Once the application dependency map is built, the next challenge is determining the right solution to solve the segmentation problem.
There are three general approaches:
- Network-based segmentation: This requires an organization to either move the servers that make up the payment systems, which can be costly, and/or to upgrade the network infrastructure, which is even more costly.
- Hypervisor-based segmentation: This requires an organization to use a hypervisor to segment workloads. Unfortunately, hypervisor-based solutions do not do well with bare-metal servers and most organizations' payment systems will have some amount of bare-metal servers (and some virtual infrastructure).

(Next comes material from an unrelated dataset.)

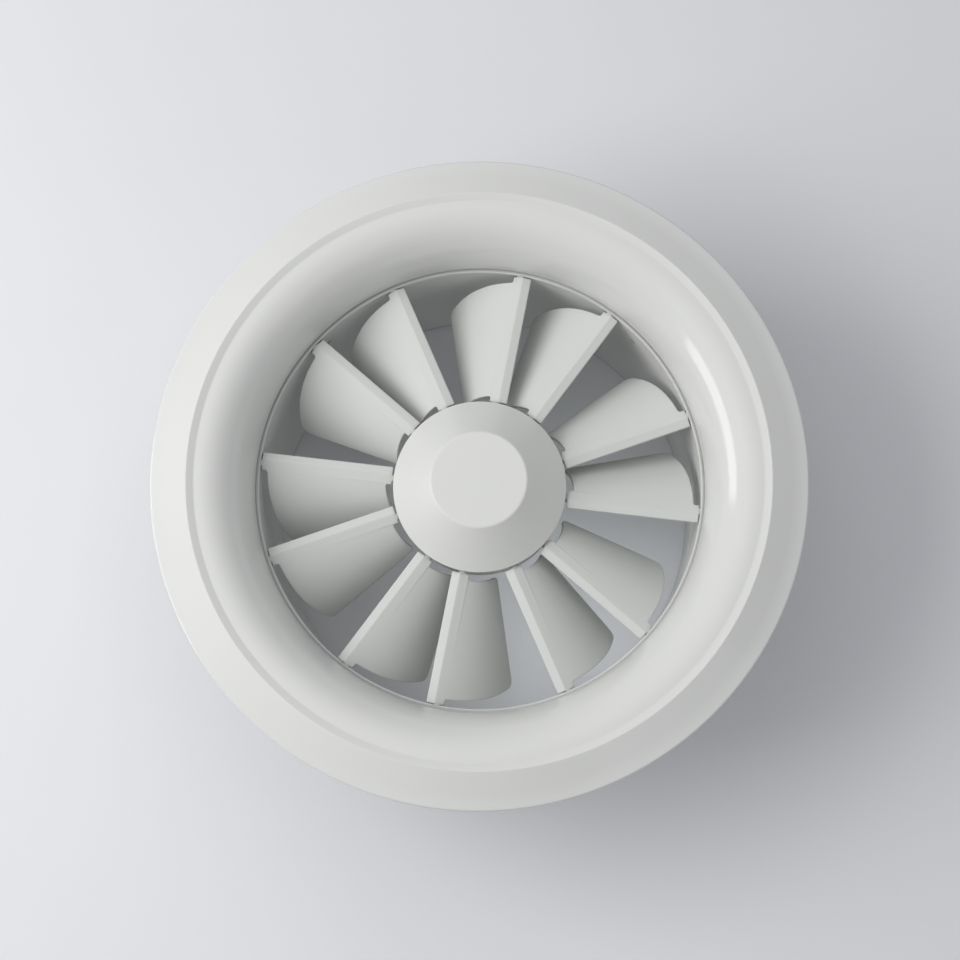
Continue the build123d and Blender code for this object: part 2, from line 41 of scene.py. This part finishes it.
BLADES = sorted(name for name in nodes if name.startswith("blade_"))
BLADE_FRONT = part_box("neck_ring")[1].z

# ---- camera: almost straight down on the face, leaning a little towards the near edge
SENSOR = 36.0
LENS = 78.75
CLIP_NEAR = 0.05
CLIP_FAR = 20.0
LEAN_X = -0.1686
LEAN_Y = -0.019
CAMERA_OFFSET = Vector((0.1674, 3.027, 920.66)) / 1000


def make_camera():
    data = bpy.data.cameras.new("camera")
    data.lens = LENS
    data.sensor_width = SENSOR
    data.clip_start = CLIP_NEAR
    data.clip_end = CLIP_FAR
    camera = bpy.data.objects.new("camera", data)
    bpy.context.scene.collection.objects.link(camera)
    bpy.context.scene.camera = camera
    lean = Matrix.Rotation(LEAN_X, 4, "X") @ Matrix.Rotation(LEAN_Y, 4, "Y")
    turn = lean.transposed()
    place = Vector((0, 0, BLADE_FRONT)) + turn @ CAMERA_OFFSET
    camera.matrix_world = Matrix.Translation(place) @ turn


make_camera()

# ---- how finely the shaders look around themselves
WEAR_SAMPLES = 4
ROUND_SAMPLES = 6
PAINTED_SHADE_SAMPLES = 6
NOISE_LOW = 0.3
NOISE_HIGH = 0.7
WEAR_FROM = 0.8
WEAR_TO = 1.0
# painted shade: where the enclosure mask starts and stops darkening the colour
PAINTED_SHADE_CLOSED = 0.45
PAINTED_SHADE_OPEN = 0.93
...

- Host-based segmentation: These solutions activate the native OS-level firewalls that are found in every host. The challenge is in coordinating and programming these numerous and heterogenous enforcement points. Many of the largest financial institutions in the world, including Morgan Stanley, BNP Paribas, and a host of other banks, have turned to host-based solutions because it allows them to meet compliance faster and more effectively than network and hypervisor-based products.
About That Iceberg
A major question that many organizations are asking is, "Where do we draw the line?" Payment infrastructure does not sit on air-gapped networks; there are many other applications that connect into it. While government-mandated segmentation calls out the specific payments systems, many CISOs are wondering whether the upstream applications will come next. Systems that connect into the payment infrastructure are the next logical segmentation target for regulators.
While SWIFT got global banking thinking about segmentation, SWIFT is really just the tip of the iceberg. Thinking about a long-term strategy for segmentation requirements will pay long-term dividends.